## AI and Symbolic Regression

At Berlin's Data Science Retreat, I gave a talk that posed the following questions:

- What is technology?
- What is AI?
- WTF is genetic programming or symbolic regression? Why should I care?
- How
*does*Google find furry robots?

Here's my take on each.

** Technology is** a tool where other people know enough theory and algorithms, with implementations so good that the rest of us can just type 'A/B'. I got this view from Steve Boyd of Stanford. Your brain = tech. Your car = tech. I've found it incredibly helpful in building algorithms over the years. If you've got a pet algorithm where you're fiddling & twiddling parameters just to make it work... that's *not *tech. Set the bar such that when you ship the tech inside a user-facing tool, you're not holding your users' hands just to make it work.

**AI is** <definition keeps changing, and that's fine!> In the early days of AI it was: a machine that can replicate human cognitive behavior, as embodied by the Turing test. More recently, it was: a machine that can perform a cognitive task, that was previously only possible with a human, as embodied by Deep Blue for chess. Most recently, there are several definitions. A modern pragmatic one is: a machine that can perform a non-analytical information processing task, at speed / accuracy / capacity not possible by a human. I do appreciate the efforts of the Artificial General Intelligence folks, which goes back to the earliest goals of AI. I just don't see that as the *only* AI work.

There's another way to think about AI: the things in computer science that are still a mystery. There was a time when databases were sufficiently mysterious that they were considered AI. No more. Same for constraint logic programming, spreadsheets, density estimation, the list goes on and on. These days many machine learning tools, such as large-scale linear regression or SVMs, are sufficiently understood (and useful as technologies) that they no longer fall under the "mystery" umbrella. And, mysteries remain!

**Genetic Programming** is cool! It asks questions almost as general as AI, but scopes them down enough to sink your teeth into and make real systems to answer. At its core it's going for the long-standing aim of *automatic programming*, i.e. can I automatically generate a computer program that performs task x? GP has many great examples of automatic programming for everything from designing sorting networks to automatic bug detection & repair. And since computer programs can represent near anything, they can represent engineering structures, which is a very broad class of problems in itself. GP researchers have auto designed space antennae, analog circuit topologies, robot morphologies, scientific formulae, quantum computing algorithms, and more.

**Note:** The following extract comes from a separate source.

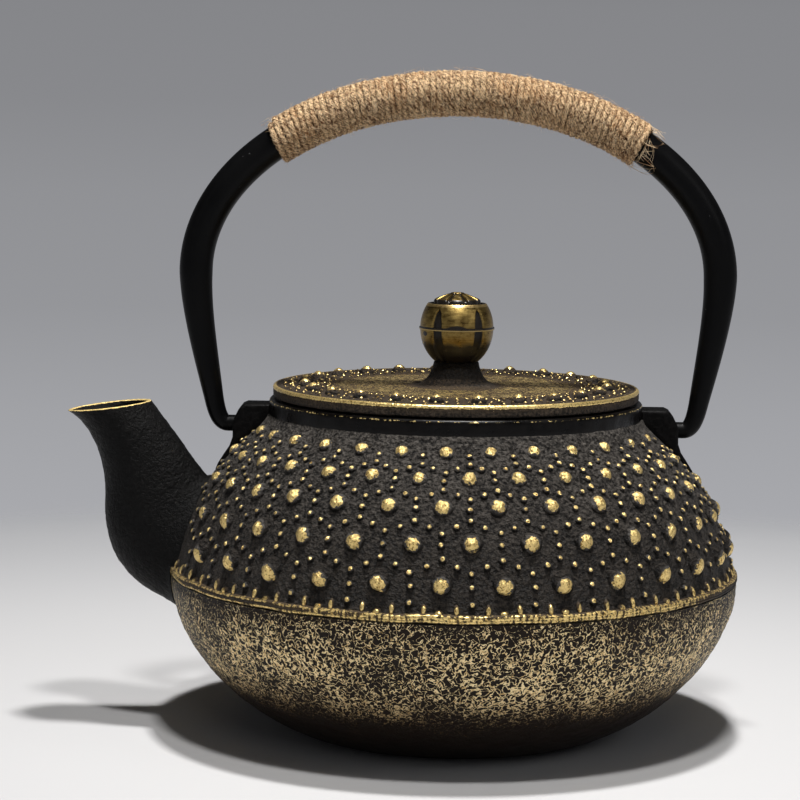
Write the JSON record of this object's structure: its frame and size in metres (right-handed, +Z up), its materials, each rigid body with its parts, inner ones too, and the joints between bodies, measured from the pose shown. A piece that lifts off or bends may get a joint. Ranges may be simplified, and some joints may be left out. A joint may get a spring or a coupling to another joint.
{
  "type": "cast iron teapot",
  "caption": "Round cast iron teapot with a hobnail dome, short spout, flat studded lid, brass ball knob and a swinging bail handle bound with jute.",
  "frame": {"origin": "centre of the foot's flat underside, on the surface that the teapot stands on", "axes": "+Z up; -X towards the spout; the bail handle hinges about the X axis and stands in the XZ plane at rest"},
  "size_m": [0.2071, 0.175, 0.2024],
  "materials": {
    "pot_iron": "black enamelled cast iron, dry-brushed with gold on the studs, the ridge and the bowl",
    "spout_iron": "satin black cast iron with a leathery cast grain and a thin gold line round the lip",
    "handle_paint": "satin black paint on steel",
    "jute": "close turns of undyed jute twine with loose fibres",
    "lid_iron": "black cast iron with a brushed gold edge, gold-tipped studs and a fine gold grain",
    "knob_brass": "aged brass with a dark patina in the flutes and below the seam",
    "plain_steel": "brushed stainless steel"
  },
  "bodies": {
    "pot": {"pot_bowl": "pot_iron", "pot_dome": "pot_iron", "spout": "spout_iron", "lug_spout_side": "pot_iron", "lug_back_side": "pot_iron"},
    "handle": {"bail_handle": "handle_paint", "hook_pin_spout_side": "handle_paint", "hook_pin_back_side": "handle_paint", "grip_wrap": "jute"},
    "infuser": {"infuser_collar": "plain_steel", "infuser_wall": "plain_steel", "infuser_floor": "plain_steel"},
    "lid": {"lid": "lid_iron"},
    "knob": {"knob_lower_shell": "knob_brass", "knob_upper_shell": "knob_brass", "knob_rosette": "knob_brass", "knob_rivet": "plain_steel", "knob_washer": "plain_steel"}
  },
  "joints": [
    {"name": "handle_swing", "type": "hinge", "parent": "pot", "child": "handle", "pos_m": [0, 0, 0.0935], "axis": [1, 0, 0], "range_deg": [-105, 105]},
    {"name": "infuser_lift", "type": "slide", "parent": "pot", "child": "infuser", "axis": [0, 0, 1], "range_m": [0, 0.05]},
    {"name": "lid_lift", "type": "slide", "parent": "infuser", "child": "lid", "axis": [0, 0, 1], "range_m": [0, 0.045]},
    {"name": "knob_turn", "type": "hinge", "parent": "lid", "child": "knob", "pos_m": [0, 0, 0.124], "axis": [0, 0, 1], "continuous": true}
  ]
}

GP's solver is an evolutionary algorithm, though of course other solvers work too; for example Una-May O'Reilly used Simulated Annealing, and Kumara Sastry used an iterative Bayesian approach. Even random sampling works pretty well in some cases, as John Koza himself showed. The power of GP isn't the solver; rather, it's the questions that it has asked *and successfully answered* for the first time.

**Symbolic regression** is the problem of inducing an equation describing a relation among variables, given a set of training datapoints. Ideally the equation is simple enough to be interpreted by a human. That goal was one of the originating goals in the field of machine learning, and of course goes back further than that. It's had many labels over the years, from automatic function induction to nonlinear system identification (for the special case of dynamical systems). It's useful for everything from scientific discovery (e.g. discovering laws for pendulums with >1 joints, as Lipson and Schmidt did) to gaining insight into designing electric circuits (e.g. work I've done). It turns out that GP is pretty good at SR, and has become probably the biggest sub-branch of GP research. GP isn't the only way however. For example, I found that generating a giant set of basis functions, then solving them for them all at once with large-scale linear regression also works. It not only works, it's orders of magnitude faster and more scalable (with a small hit to generality).

Finally... how does **Google find furry robots**? In other words, how does Google do image search? How they do it now is more Deep Learning based. But back in the days of NIPS '09 they did it by large scale linear classification. Image search was one of the drivers of large scale linear modeling. It was a revelation to me that you could build a linear model with 10K or 1M input variables (or even 1T these days - thanks VW), in a sane amount of time on a single processor, with # training points << # input variables. This last bit is thanks to regularization, which mathematically amounts to minimizing the volume of the confidence ellipsoid of future predictions, or put simply minimizing how much you can screw up when predicting. The effect is that models use fewer input variables or have a smaller slope. Large scale linear modeling is ridiculously useful.